Universal Truths

Published on April 18, 2016
It is almost startling to realize how many of the EM challenges and opportunities in many countries mirror those in other countries. We are much more connected in these struggles than we may realize.

I recently traveled 42 hours from the US to Mandalay, Myanmar to attend the Myanmar Emergency Medicine Updates Symposium, organized and sponsored by the University of Medicine, Mandalay. Myanmar (formerly Burma) is in the very early stages of EM system development. The students and physicians here are bright, energetic, enthusiastic, and they are very interested in improving patient care and medical education, and in collaborating with “outside” EM entities. The first EM post-medical school training programs, preliminary certification and “grandfathering certification,” and an emergency physicians organization have all begun.

That said, one of my strongest take-aways from this trip was observing how similar the struggles facing emergency medicine are in varied corners of the world. Take policy and administration, for instance. In Myanmar, there is a lack of appreciation for the true breadth and depth of the specialty by government officials and hospital and medical school administrators. There’s also a lack of understanding of the specialty and fear of its implementation by the other medical specialties. Sound familiar?

Within the treatment setting, patients with multisystem or complex problems can receive fragmented care because of reliance on the multispecialty care delivery model, while others are routed to specific hospital specialists (some based in single specialty hospitals) based on presumptive chief complaint. Ambulance personnel have no medical training and just transport patients, and there is no defined trauma care specialty.

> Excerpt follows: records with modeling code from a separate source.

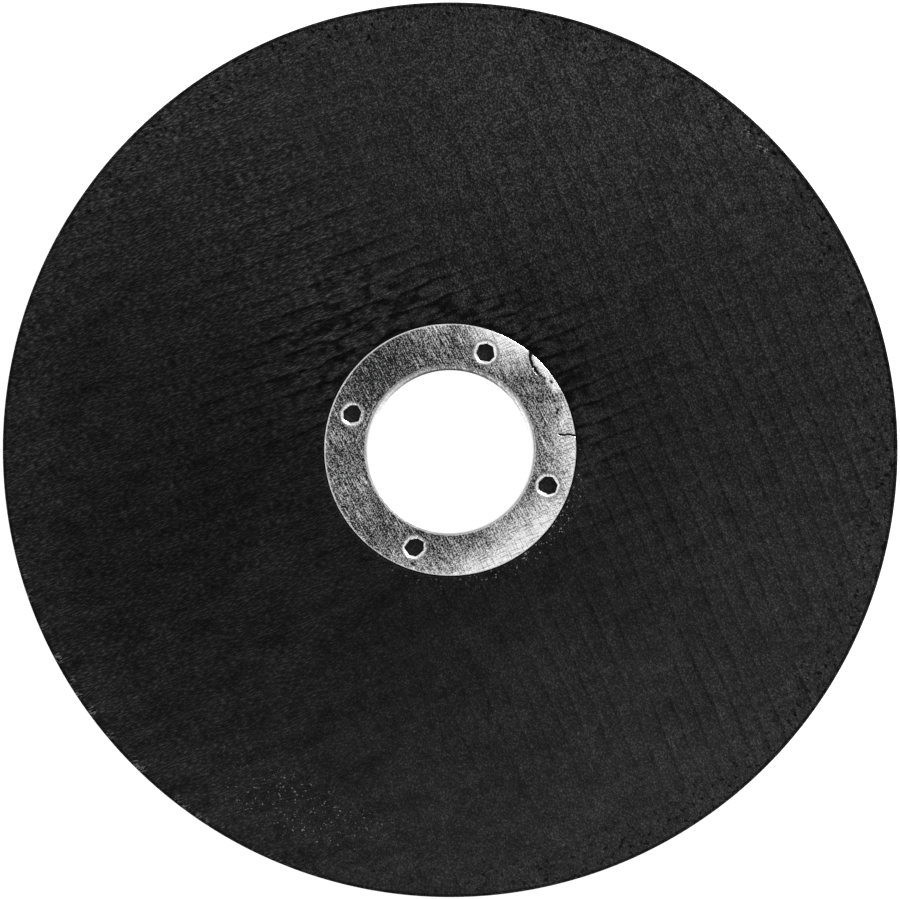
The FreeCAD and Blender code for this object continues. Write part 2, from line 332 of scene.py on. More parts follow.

# %% [markdown]
# Now the heights. Yarns, folds and grain are added up, with fine flow streaks on the left side. A yarn is only seven
# cells wide, too few for a crisp edge, so the mesh also carries the place across each set as a smooth mask, and the
# shader works out from it which flank one is on, to paint shade and highlight there. Another mask paints shade and
# highlight on the flanks of the folds, with random streaks. Other masks say how far the fine grain shows, which way
# it runs, and on which side the painted shade along the rim's edge is broadest (`shade`).


# %% Relief of the upper face
def upper_relief(x, y):
    """Height over the crevices, from 0 to 1, and the masks that go with it."""
    radius, angle = polar(x, y)
    steep, shallow = yarn_strengths(x, y)
    crumple, folds = crumpled_folds(x, y)
    steep_place, shallow_place = yarns_at(x, y, crumple)
    grit = open_grain(x, y)
    run, across = along(x, y, FLOW_TURN)
    streaks = noise(run / 6, across, 0.7, 17)
    height = 0.12 + 0.4 * steep * ridge(steep_place, *STEEP_SHAPE)
    height += 0.7 * shallow * ridge(shallow_place, *SHALLOW_SHAPE)
    height += 1.1 * crumple * folds
    height += 0.10 * streaks * lobe(angle, 195, 75) + 0.08 * noise(x, y, 4, 21) + 0.06 * noise(x, y, 0.8, 22)
    height += grit * 0.4 * noise(x, y, 0.75, 20)
    # painted shade and highlight on the flanks of the folds, with random streaks and noise
    painted_flank_shading = 2.6 * crumple * (folds - 0.2) + streaks * (0.1 + 0.28 * lobe(angle, 200, 60))
    painted_flank_shading = painted_flank_shading + 0.24 * noise(x, y, 0.9, 26) + 0.15 * noise(x, y, 2.2, 27)
    masks = {
        "tone_and_painted_light": tone_and_painted_light_at(x, y),
        "painted_flank_shading": np.clip(painted_flank_shading, -1.5, 1.5),
        "steep": 0.43 * steep,
        "shallow": 0.7 * shallow + 0.8 * crumple,
        "steep_place": steep_place,
        "shallow_place": shallow_place,
        "grit": grit,
        "dust_and_painted_highlight": dust_and_painted_highlight_at(x, y),
        "flow": np.clip(lobe(angle, -160, 75) + 0.6 * lobe(angle, *TOP_LEFT), 0, 1),
        "shade": lobe(angle, 50, 75),
        "rough": 0.58 + 0.18 * lobe(angle, 95, 55) - 0.13 * lobe(angle, -50, 55),
    }
    return np.clip(height, 0, 1), masks


right, left = (upper_relief(side * sample, 0 * sample)[0].mean() for side in (1, -1))
print(f"mean relief to the right {right:.2f}, to the left {left:.2f}")

# %% [markdown]
# ## Cloth grid cut round
#
# The face is a square grid, like the net itself, trimmed to a circle: cells outside are dropped and the corners
# along the cut slide onto the circle. A polar grid would crowd its cells at the bore and starve the rim. Rows of
# extra corners, walked outwards and inwards from the two cuts, then make the wall of the rim and the lip.

# %% Round grid
FACE_START = LIP_FOOT + 0.15
FACE_CELL = STEEP_PITCH / 7


def round_grid(inner, outer, cell):
    """Corners and faces of a square grid between two circles, and its two cut edges as rows, in order of angle."""
    n = int(outer / cell) + 2
    ticks = np.arange(-n, n + 1) * cell
    x, y = along(*(a.ravel() for a in np.meshgrid(ticks, ticks, indexing="ij")), -WEAVE_TURN)
    side = 2 * n + 1
    i, j = (a.ravel() for a in np.meshgrid(np.arange(side - 1), np.arange(side - 1), indexing="ij"))
    cells = np.stack([i * side + j, (i + 1) * side + j, (i + 1) * side + j + 1, i * side + j + 1], 1)
    centre = np.hypot(x[cells].mean(1), y[cells].mean(1))
    used, cells = np.unique(cells[(centre > inner) & (centre < outer)], return_inverse=True)
    cells = cells.reshape(-1, 4)
    x, y = x[used], y[used]
    cut = np.unique(border_edges(cells))
    radius = np.hypot(x, y)
    near = radius[cut] < (inner + outer) / 2
    rows = []
    for limit, row in ((inner, cut[near]), (outer, cut[~near])):
        row = row[np.argsort(np.arctan2(y[row], x[row]))]
        x[row], y[row] = x[row] * limit / radius[row], y[row] * limit / radius[row]
        rows.append(row)
    return x, y, cells, rows


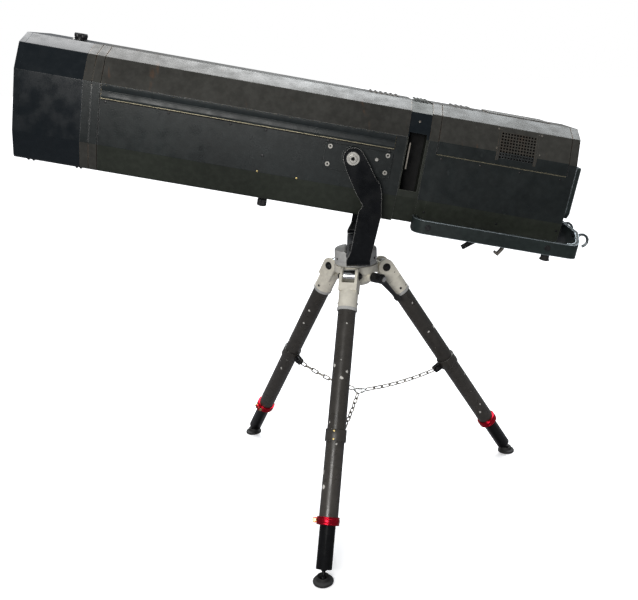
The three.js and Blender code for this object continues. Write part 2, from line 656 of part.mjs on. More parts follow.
function gateFrame() {
  const x0 = BODY_REAR + GAP;
  const x1 = HOUSE_FRONT - GAP;
  const ring = cut(alongX(inset(GATE_INSET), x0, x1), core(x0 - 1, x1 + 1, GATE_INSET + SHEET));
  const windows = block(x0 + 3, PLATE_X - 1, -250, 250, WINDOW_BOTTOM, WINDOW_TOP);
  const plate = core(PLATE_X, PLATE_X + 4, GATE_INSET + 1);
  const vents = [168, 180, 192, 204].map((x) => block(x, x + 5, -80, 80, 180, 200));
  return cut(join(cut(ring, windows), plate), disc(GATE_APERTURE, 150, 230), ...vents);
}

// The iris: a slotted ring turned by a lever that ends in an upright grip in the side window.
function irisLever() {
  const ring = cut(disc(84, 163, 166), disc(52, 160, 170));
  const arm = alongX([[-70, 8], [-194, 25], [-194, 37], [-70, 24]].reverse(), 163, 166);
  const grip = block(160, 169, -197, -193.5, -8, 72);
  return join(ring, arm, grip);
}

const DOWSER_Y = 126; // its pivot, level with the optical axis, on the far side
const DOWSER_THROW = 60 * DEG; // from clear of the beam to across it
const LEVER_REST = -38 * DEG; // the lever's own angle below level while the beam is clear

// The blackout blade: a disc on an arm that a lever on the far side drops across the gate.
function dowserBlade() {
  const [x0, x1] = [196, 198.5];
  const centre = [DOWSER_Y - DOWSER_Y * Math.cos(DOWSER_THROW), DOWSER_Y * Math.sin(DOWSER_THROW)];
  const blade = rod(50, [x0, ...centre], [x1, ...centre], LARGE);
  const hub = rod(13, [x0 - 2, DOWSER_Y, 0], [x1 + 1.5, DOWSER_Y, 0]);
  const spoke = [
    [DOWSER_Y + 8, -6], [DOWSER_Y + 8, 6], [centre[0] + 6, centre[1]], [centre[0] - 6, centre[1] - 8],
  ];
  const reach = 86;
  const along = (distance, offset) => [
    DOWSER_Y + distance * Math.cos(LEVER_REST) - offset * Math.sin(LEVER_REST),
    distance * Math.sin(LEVER_REST) + offset * Math.cos(LEVER_REST),
  ];
  const lever = [along(0, -7), along(reach, -5), along(reach, 5), along(0, 7)];
  const knob = rod(7, [x0 - 5, ...along(reach - 4, 0)], [x1 + 5, ...along(reach - 4, 0)]);
  return join(blade, hub, alongX(spoke, x0, x1), alongX(lever, x0, x1), knob);
}

add(lantern, "gate_frame", gateFrame(), SATIN_BLACK);
add(lantern, "iris_lever", irisLever(), BRIGHT_STEEL);
add(lantern, "dowser_blade", dowserBlade(), SATIN_BLACK);

// ---------- lamp house ----------
const LATCH_Y = -150;

function lampHouseChassis() {
  const front = skin(HOUSE_FRONT, HOUSE_BAND);
  const rear = skin(HOUSE_REAR_BAND, HOUSE_REAR);
  const tray = skin(HOUSE_FRONT, HOUSE_REAR).intersect(below(HOUSE_SEAM));
  const web = cut(core(HOUSE_FRONT + 4, HOUSE_FRONT + 7, SHEET - 1), disc(72, 200, 260));
  const latchPlate = block(430, 532, LATCH_Y - 14, LATCH_Y + 14, -185, -177);
  const hookOutline = [[500, -228], [512, -236], [528, -212], [532, -184], [500, -184]];
  const keeper = alongY(hookOutline, LATCH_Y - 12, LATCH_Y + 12);
  const feet = [-LATCH_Y, LATCH_Y].map((y) => rod(17, [668, y, -177], [668, y, -226]));
  const gland = rod(14, [600, 60, -177], [600, 60, -200]); // the mains lead would come in here
  const leadHole = rod(6, [600, 60, -170], [600, 60, -205]);
  return cut(join(front, rear, tray, web, latchPlate, keeper, gland, ...feet), leadHole);
}

function lampHouseCover() {
  const shell = skin(HOUSE_BAND + GAP, HOUSE_REAR_BAND - GAP).intersect(above(HOUSE_SEAM + GAP));
  const lip = (side) => block(
    HOUSE_BAND + 2, HOUSE_REAR_BAND - 2, Math.min(side * 188, side * 194), Math.max(side * 188, side * 194),
    HOUSE_SEAM + GAP, HOUSE_SEAM + 4,
  );
  const roofVents = [290, 308, 326, 344].map((x) => block(x, x + 7, -84, 84, 180, 200));
  const longVents = [-66, -44, -22, 0, 22, 44, 66].map((y) => block(430, 600, y - 4, y + 4, 180, 200));
  return cut(join(shell, lip(-1), lip(1)), ...roofVents, ...longVents);
}

// A flat plate over the open rear, with a strap to pull it by.
function rearDoor() {
  const thick = 15;
  const x0 = HOUSE_REAR + GAP;
  const outline = [[-189, -60], [-172, -78], [172, -78], [189, -60], [189, 84], [-189, 84]];
  const panel = alongX(outline, x0, x0 + thick);
  const pull = block(x0 + thick - 1, x0 + thick + 24, -66, -54, -34, 44);
  const hollow = block(x0 + thick + 0.5, x0 + thick + 18, -70, -50, -24, 34);
  return join(panel, cut(pull, hollow));
}

const RAIL_OUT = 250;
const RAIL_THICK = 12;
const RAIL_X0 = 216;
const RAIL_X1 = 742;
const RAIL_LOW = -188;
const RAIL_HIGH = -145;
const REAR_HIGH = -112;

// A bar bent right round the lamp house to steer by, taller across the back, with cable hooks.
function handleRail() {
  const plan = (grow, radius) =>
    roundedRectangle(RAIL_X0 + grow, RAIL_X1 - grow, -RAIL_OUT + grow, RAIL_OUT - grow, radius);
  const hoop = cut(
    alongZ(plan(0, 34), RAIL_LOW, REAR_HIGH),
    alongZ(plan(RAIL_THICK, 34 - RAIL_THICK), RAIL_LOW - 1, REAR_HIGH + 1),
  );
  const raisedHalf = [
    [260, -190], [250, RAIL_HIGH], [236, RAIL_HIGH + 4], [190, REAR_HIGH - 2], [180, REAR_HIGH + 1],
  ];
  const raised = alongX(mirror(raisedHalf), 700, 760);
  const bar = hoop.intersect(join(block(0, 800, -300, 300, -200, RAIL_HIGH), raised));
  // Across the front the bar runs in under the body only as far as the body's sides.
  const open = block(RAIL_X0 - 5, RAIL_X0 + 40, -168, 168, -200, -100);
  const body = alongX(inset(-GAP), 150, HOUSE_REAR + GAP);
  const straps = [-95, 95].map((y) => block(640, RAIL_X1 - 6, y - 12, y + 12, -183, -178.5));
  const hooks = [-180, 0, 180].map((y) => cableHook(y));
  return join(cut(bar, open, body), ...straps, ...hooks);
}

function cableHook(y) {
  const centre = [RAIL_X1 + 18, -137];
  const bend = arc(centre, 20, 150, -70, 5).map(([x, z]) => [x, y, z]);
  return wire([[RAIL_X1 - 6, y, -124], ...bend], 4.5, 6, 8);
}

// A lever under the tray that turns down to free it, round about its pivot so that it clears the plate.
function trayLatch() {
  const outline = [...arc([440, -193], 7.5, -75, 115, 6), [392, -226], [399, -234]];
  return alongY(outline, LATCH_Y - 11, LATCH_Y + 11);
}

add(lantern, "lamp_house_chassis", lampHouseChassis(), GREY_HAMMER);
add(lantern, "lamp_house_cover", lampHouseCover(), GREY_HAMMER);
add(lantern, "rear_door", rearDoor(), SATIN_BLACK);
add(lantern, "handle_rail", handleRail(), SIDE_GREY);
add(lantern, "tray_latch", trayLatch(), SATIN_BLACK);

// ---------- lamp and its optics ----------
function condenserLens() {
  const radius = 62;
  const bulge = arc([0, 0], 1, 90, 0, 5).map(([c, s]) => [radius * s, 8 + 24 * c]);
  const x = HOUSE_FRONT + 10;
  return turned([[0, 0], [radius, 0], ...bulge], [x, 0, 0], [x + 1, 0, 0], LARGE);
}

// An ellipsoidal bowl, open towards the gate, with a hole at its back for the lamp.
function reflector() {
  const wall = 3;
  const bowl = (size, depth) => {
    const points = [];
    for (let i = 0; i <= 5; i++) {
      const a = (14 + (76 * i) / 5) * DEG;
      points.push([size * Math.sin(a), depth * Math.cos(a)]);
    }
    return points;
  };
  const outer = bowl(118 + wall, 120 + wall);
  const inner = bowl(118, 120).reverse();
  return turned([...outer, ...inner, outer[0]].reverse(), [430, 0, 0], [600, 0, 0], LARGE);
}

function lamp() {
  return turned(
    [[0, 0], [9, 0], [9, 22], [5, 28], [14, 42], [17, 56], [14, 70], [6, 84], [11, 92], [11, 124], [0, 124]],
    [442, 0, 0], [570, 0, 0], 18,
  );
}

function lampHolder() {
  const cup = rod(24, [566 + GAP, 0, 0], [604, 0, 0], MEDIUM);
  const post = block(578, 598, -14, 14, -168, 0);
  const base = block(560, 616, -40, 40, -174.5, -160);
  return join(cup, post, base);
}

add(lantern, "condenser_lens", condenserLens(), GLASS);
add(lantern, "reflector", reflector(), BRIGHT_STEEL);
add(lantern, "lamp", lamp(), GLASS);
add(lantern, "lamp_holder", lampHolder(), BRIGHT_STEEL);

// ---------- stand it on the floor with the origin at the middle of its box ----------
followSpot.updateMatrixWorld(true);
const bounds = new THREE.Box3().setFromObject(followSpot, true);
const middle = bounds.getCenter(new THREE.Vector3());
followSpot.position.set(-middle.x, -middle.y, -bounds.min.z);

export default followSpot;
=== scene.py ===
# %% [markdown]
# A theatre follow spot is a long sheet-metal lantern on a yoke, and it stands on a folding tripod. The
# engineering model gives every piece its place and its motion. This lesson gives each piece its real look.
# It works in cells: each one makes one piece or one finish, and says how many points it made.

# %% Load the engineering model
import json
import math

import bmesh
import bpy
from mathutils import Matrix, Vector


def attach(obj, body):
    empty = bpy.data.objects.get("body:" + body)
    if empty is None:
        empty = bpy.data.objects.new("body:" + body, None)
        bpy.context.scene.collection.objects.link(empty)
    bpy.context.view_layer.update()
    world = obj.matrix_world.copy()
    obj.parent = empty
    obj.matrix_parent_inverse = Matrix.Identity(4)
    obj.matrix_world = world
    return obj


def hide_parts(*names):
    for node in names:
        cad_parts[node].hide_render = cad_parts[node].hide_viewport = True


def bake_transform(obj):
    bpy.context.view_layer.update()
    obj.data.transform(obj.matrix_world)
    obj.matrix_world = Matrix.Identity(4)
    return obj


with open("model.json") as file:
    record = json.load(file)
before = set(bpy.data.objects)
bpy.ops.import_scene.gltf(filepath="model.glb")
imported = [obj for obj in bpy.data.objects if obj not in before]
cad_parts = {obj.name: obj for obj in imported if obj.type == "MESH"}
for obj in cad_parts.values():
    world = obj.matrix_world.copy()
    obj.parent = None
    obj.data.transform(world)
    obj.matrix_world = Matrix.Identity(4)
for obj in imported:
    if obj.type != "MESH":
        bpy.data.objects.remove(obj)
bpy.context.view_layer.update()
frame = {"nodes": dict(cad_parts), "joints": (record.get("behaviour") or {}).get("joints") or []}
joints = {joint["name"]: joint for joint in frame["joints"]}
SIDES = ("front", "right", "left")

# %% [markdown]
# The camera stands in front of the near side, a little above the lantern, and looks down on it. A camera
# could be aimed with a constraint, but a matrix built from heading, pitch and roll says exactly how it is
# held. The small shift moves the object in the view, without turning the camera.

# %% Camera
CAMERA_PLACE = Vector((0.1616, -2.4833, 1.5267))
HEADING = math.radians(0.99)
PITCH_DOWN = math.radians(18.54)
ROLL = math.radians(1.74)
FILM_WIDTH, FOCAL_LENGTH = 36, 43.4
SHIFT_X, SHIFT_Y = -0.043, 0.0228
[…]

Like so many other regions, Myanmar has funding and resource limitations (non-availability of some medications such as tPA and some lab tests such as venous carboxyhemoglobin, for example). Doctors working in the publicly-funded health facilities leave their public health facility in the afternoon to go work at a private healthcare facility in the afternoon and evening (where they make most of their income). Finally, there is little or no EM training in medical schools, and there are few senior mentors for training in the specialty.

It is almost startling to realize how many of the EM challenges and opportunities in a place like Myanmar mirror those in other countries. We are much more connected in these struggles than we may realize.